Lear walks through a detailed timeline of recovered craft and alien bodies, from the 1948 Aztec recovery to the 1964 Holloman landing where extraterrestrials allegedly met with military officials. He describes the 1979 Dulce incident, a reported massacre of 44 scientists and 66 Delta Force soldiers during a confrontation with aliens at an underground base. Lear recounts witnessing a test flight of a recovered extraterrestrial craft near Groom Lake in 1989, arranged by government scientist Bob Lazar, and reveals that Jackie Gleason was shown alien bodies at Homestead Air Force Base by President Nixon.

Once an advocate for disclosure, Lear now argues the public should not know the full truth, suggesting the religious implications alone would cause societal breakdown.

Key Moments

  1. Roswell 1947 - 200 living witnesses and MJ-12: Lear claims that as of 1985 there were over 200 still-living witnesses who touched, loaded, or saw the Roswell craft and bodies, and that Truman formed MJ-12 on September 24, 1947.

  2. Jackie Gleason saw alien bodies at Homestead AFB: Lear recounts that Nixon took Jackie Gleason from a 1972 Florida golf game to Homestead Air Force Base to view alien bodies in cryogenic storage - a story documented in Gleason's second wife's unpublished manuscript.

  3. First human mutilation - Sergeant Lovett at Holloman 1956: Lear cites the Grudge 13 report on Tech Sergeant Jonathan P. Lovett, dragged into a saucer at the Holloman range in 1956 by a snake-like arm, his mutilated body recovered 10 miles downrange days later.

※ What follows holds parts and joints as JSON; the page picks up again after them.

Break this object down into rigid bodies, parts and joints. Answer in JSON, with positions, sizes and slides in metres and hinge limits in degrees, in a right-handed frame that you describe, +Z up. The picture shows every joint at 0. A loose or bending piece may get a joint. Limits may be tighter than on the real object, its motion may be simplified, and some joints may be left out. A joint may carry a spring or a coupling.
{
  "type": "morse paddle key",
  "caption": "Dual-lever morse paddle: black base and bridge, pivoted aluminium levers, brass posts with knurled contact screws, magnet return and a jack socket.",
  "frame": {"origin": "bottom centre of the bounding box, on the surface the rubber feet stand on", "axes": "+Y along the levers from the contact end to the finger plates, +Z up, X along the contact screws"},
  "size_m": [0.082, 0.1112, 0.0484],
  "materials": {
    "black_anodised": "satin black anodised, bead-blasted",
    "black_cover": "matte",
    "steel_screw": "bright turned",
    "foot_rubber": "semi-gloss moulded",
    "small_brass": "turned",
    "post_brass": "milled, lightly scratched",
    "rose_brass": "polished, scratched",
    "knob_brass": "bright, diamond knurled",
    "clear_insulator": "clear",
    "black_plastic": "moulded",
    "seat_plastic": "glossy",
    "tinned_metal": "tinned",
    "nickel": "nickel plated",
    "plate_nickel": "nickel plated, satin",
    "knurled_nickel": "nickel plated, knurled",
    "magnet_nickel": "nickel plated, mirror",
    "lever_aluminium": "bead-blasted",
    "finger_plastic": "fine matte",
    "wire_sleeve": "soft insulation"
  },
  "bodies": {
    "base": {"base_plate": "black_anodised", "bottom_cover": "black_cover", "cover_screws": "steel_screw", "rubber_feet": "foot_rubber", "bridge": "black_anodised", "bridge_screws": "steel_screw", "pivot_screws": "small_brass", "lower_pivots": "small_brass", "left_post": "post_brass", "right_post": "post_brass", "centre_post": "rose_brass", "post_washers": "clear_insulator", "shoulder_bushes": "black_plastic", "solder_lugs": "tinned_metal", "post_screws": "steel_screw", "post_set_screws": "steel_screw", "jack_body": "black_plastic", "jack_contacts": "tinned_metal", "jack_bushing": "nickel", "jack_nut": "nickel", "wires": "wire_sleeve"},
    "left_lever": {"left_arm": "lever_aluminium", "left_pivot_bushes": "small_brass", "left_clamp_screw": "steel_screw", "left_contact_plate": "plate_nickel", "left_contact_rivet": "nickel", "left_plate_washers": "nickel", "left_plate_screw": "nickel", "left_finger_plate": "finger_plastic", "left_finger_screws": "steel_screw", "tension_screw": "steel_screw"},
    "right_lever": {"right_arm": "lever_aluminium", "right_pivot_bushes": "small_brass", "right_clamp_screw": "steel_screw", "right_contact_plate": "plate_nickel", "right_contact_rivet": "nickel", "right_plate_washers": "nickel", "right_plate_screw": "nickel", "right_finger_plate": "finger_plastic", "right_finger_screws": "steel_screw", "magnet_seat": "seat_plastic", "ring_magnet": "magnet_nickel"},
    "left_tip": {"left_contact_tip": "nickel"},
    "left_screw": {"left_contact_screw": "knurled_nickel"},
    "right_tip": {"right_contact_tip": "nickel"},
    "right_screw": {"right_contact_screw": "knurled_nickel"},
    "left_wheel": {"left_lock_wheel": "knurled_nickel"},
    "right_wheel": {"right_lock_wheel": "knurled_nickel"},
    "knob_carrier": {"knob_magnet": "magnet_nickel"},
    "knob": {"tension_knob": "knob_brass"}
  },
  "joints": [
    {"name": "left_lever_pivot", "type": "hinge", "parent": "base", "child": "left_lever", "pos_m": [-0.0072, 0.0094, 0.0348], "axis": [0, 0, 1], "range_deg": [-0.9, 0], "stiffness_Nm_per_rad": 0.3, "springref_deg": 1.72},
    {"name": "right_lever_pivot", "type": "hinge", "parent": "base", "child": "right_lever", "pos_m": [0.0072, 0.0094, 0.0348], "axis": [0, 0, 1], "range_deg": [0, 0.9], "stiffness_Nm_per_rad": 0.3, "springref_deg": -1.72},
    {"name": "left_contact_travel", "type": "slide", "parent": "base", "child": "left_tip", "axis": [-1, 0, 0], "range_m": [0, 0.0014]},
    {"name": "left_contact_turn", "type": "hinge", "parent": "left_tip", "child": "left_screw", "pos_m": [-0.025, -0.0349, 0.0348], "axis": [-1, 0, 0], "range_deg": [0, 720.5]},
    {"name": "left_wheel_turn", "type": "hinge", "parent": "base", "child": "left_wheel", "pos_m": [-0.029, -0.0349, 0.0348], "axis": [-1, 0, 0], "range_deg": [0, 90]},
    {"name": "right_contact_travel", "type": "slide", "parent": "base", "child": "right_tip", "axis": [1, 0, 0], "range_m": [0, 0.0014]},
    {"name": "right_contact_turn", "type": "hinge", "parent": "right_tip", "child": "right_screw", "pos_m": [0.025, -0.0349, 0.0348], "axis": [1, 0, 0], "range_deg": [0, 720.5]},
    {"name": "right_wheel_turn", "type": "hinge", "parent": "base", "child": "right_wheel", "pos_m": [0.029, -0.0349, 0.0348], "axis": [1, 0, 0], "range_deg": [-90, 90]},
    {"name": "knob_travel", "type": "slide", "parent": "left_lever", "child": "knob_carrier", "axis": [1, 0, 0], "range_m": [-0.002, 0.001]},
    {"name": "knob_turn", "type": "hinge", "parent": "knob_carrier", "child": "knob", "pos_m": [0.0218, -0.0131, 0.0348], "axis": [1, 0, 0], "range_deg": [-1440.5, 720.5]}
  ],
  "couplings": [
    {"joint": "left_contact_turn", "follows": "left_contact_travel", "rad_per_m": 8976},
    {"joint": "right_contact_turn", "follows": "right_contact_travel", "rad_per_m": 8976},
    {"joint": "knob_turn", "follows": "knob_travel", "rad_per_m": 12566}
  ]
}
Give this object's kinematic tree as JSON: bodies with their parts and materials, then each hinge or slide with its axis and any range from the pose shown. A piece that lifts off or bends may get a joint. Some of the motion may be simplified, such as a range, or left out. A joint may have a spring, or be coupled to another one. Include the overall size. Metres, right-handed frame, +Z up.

  4. Bob Lazar, S4, and watching the disc fly at Groom Lake: Lear describes Bob Lazar's recruitment via Edward Teller, his S4 back-engineering work on extraterrestrial propulsion, and the March 21, 1989 night Lazar took Lear to watch a saucer test flight from outside Groom Lake through a Celestron 8 telescope.

  5. Lear was fired for believing in flying saucers: Lear, then senior L-1011 captain at American Trans Air, was called to Indianapolis on July 7th, asked if he believed in flying saucers, and fired on the spot with three months severance for signing a no-sue agreement.